§ WHAT YOU ARE ASKED TO DO: Locate the line bearing "brick = Pos(0, 0, length" in the material below, then reproduce it and each following line up to and including the line bearing "cad_parts[node].hide_render = cad_parts[node].hide_viewport".

§ GIVEN INFORMATION:
# # # #
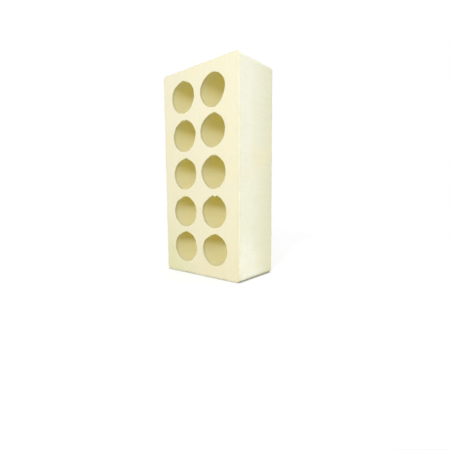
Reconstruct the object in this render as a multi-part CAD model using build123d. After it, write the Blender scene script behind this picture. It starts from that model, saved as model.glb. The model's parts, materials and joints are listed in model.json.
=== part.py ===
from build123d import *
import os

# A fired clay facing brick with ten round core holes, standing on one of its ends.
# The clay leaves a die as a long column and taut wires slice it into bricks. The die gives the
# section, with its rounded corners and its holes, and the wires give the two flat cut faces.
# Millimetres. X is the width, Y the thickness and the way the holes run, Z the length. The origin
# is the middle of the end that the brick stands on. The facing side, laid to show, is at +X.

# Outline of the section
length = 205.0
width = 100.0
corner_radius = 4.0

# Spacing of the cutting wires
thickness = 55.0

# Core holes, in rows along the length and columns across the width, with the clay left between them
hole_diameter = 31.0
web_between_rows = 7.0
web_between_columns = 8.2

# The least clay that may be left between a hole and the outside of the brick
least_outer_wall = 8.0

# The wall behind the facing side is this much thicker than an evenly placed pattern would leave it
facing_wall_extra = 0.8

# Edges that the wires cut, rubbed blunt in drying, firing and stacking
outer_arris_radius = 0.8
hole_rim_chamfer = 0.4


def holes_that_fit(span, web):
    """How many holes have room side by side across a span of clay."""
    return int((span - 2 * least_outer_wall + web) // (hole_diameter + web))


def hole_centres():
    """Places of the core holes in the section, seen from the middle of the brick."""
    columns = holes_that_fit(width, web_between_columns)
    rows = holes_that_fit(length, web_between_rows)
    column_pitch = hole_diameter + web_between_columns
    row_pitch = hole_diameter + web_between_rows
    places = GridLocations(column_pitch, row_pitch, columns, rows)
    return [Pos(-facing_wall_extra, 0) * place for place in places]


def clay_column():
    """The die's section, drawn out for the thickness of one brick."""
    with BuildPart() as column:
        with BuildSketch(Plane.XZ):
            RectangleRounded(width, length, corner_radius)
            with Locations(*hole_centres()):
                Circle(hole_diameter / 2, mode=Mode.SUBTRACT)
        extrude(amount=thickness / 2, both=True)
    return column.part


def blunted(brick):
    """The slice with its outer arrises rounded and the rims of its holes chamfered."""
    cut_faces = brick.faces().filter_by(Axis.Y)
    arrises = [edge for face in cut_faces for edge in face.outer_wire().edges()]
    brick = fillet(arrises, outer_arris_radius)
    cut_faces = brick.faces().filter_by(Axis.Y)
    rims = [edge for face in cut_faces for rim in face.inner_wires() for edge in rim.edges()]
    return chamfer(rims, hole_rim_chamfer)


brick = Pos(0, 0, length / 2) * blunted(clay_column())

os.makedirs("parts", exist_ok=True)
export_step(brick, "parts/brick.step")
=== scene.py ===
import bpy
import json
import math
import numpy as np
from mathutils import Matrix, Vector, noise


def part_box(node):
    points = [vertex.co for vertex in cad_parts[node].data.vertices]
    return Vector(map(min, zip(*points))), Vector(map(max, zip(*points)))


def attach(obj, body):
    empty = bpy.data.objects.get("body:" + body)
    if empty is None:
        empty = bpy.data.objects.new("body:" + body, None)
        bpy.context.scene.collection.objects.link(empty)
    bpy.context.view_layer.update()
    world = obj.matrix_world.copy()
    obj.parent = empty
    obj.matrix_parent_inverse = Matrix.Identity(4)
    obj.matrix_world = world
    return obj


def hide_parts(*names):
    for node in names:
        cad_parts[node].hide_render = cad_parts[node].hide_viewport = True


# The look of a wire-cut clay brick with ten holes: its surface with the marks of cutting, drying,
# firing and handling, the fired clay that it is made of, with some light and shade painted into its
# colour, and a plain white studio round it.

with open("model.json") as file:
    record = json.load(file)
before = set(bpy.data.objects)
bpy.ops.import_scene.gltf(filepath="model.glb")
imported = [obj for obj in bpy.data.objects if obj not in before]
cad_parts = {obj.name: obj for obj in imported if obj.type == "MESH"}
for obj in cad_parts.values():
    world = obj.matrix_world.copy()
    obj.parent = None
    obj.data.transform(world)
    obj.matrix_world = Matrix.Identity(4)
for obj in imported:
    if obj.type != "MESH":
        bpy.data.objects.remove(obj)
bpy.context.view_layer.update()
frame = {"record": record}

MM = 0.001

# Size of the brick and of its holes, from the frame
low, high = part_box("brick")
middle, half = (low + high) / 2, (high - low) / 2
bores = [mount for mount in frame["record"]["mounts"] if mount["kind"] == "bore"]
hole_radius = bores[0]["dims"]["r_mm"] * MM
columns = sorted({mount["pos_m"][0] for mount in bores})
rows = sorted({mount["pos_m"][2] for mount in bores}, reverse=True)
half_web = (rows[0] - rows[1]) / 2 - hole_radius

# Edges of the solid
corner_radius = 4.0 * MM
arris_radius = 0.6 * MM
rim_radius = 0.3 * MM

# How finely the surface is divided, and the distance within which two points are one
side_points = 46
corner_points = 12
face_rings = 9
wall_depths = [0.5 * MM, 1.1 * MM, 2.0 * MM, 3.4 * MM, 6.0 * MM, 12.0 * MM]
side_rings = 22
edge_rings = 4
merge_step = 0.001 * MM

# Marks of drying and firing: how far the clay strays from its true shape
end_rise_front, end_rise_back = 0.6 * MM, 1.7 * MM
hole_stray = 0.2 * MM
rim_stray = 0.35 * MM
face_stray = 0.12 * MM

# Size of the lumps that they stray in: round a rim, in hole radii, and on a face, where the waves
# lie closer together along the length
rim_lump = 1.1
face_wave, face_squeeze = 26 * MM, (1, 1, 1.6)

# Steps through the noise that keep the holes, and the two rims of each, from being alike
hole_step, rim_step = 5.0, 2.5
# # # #
§ ANSWER TO THIS PROBLEM:
brick = Pos(0, 0, length / 2) * blunted(clay_column())

os.makedirs("parts", exist_ok=True)
export_step(brick, "parts/brick.step")
=== scene.py ===
import bpy
import json
import math
import numpy as np
from mathutils import Matrix, Vector, noise


def part_box(node):
    points = [vertex.co for vertex in cad_parts[node].data.vertices]
    return Vector(map(min, zip(*points))), Vector(map(max, zip(*points)))


def attach(obj, body):
    empty = bpy.data.objects.get("body:" + body)
    if empty is None:
        empty = bpy.data.objects.new("body:" + body, None)
        bpy.context.scene.collection.objects.link(empty)
    bpy.context.view_layer.update()
    world = obj.matrix_world.copy()
    obj.parent = empty
    obj.matrix_parent_inverse = Matrix.Identity(4)
    obj.matrix_world = world
    return obj


def hide_parts(*names):
    for node in names:
        cad_parts[node].hide_render = cad_parts[node].hide_viewport = True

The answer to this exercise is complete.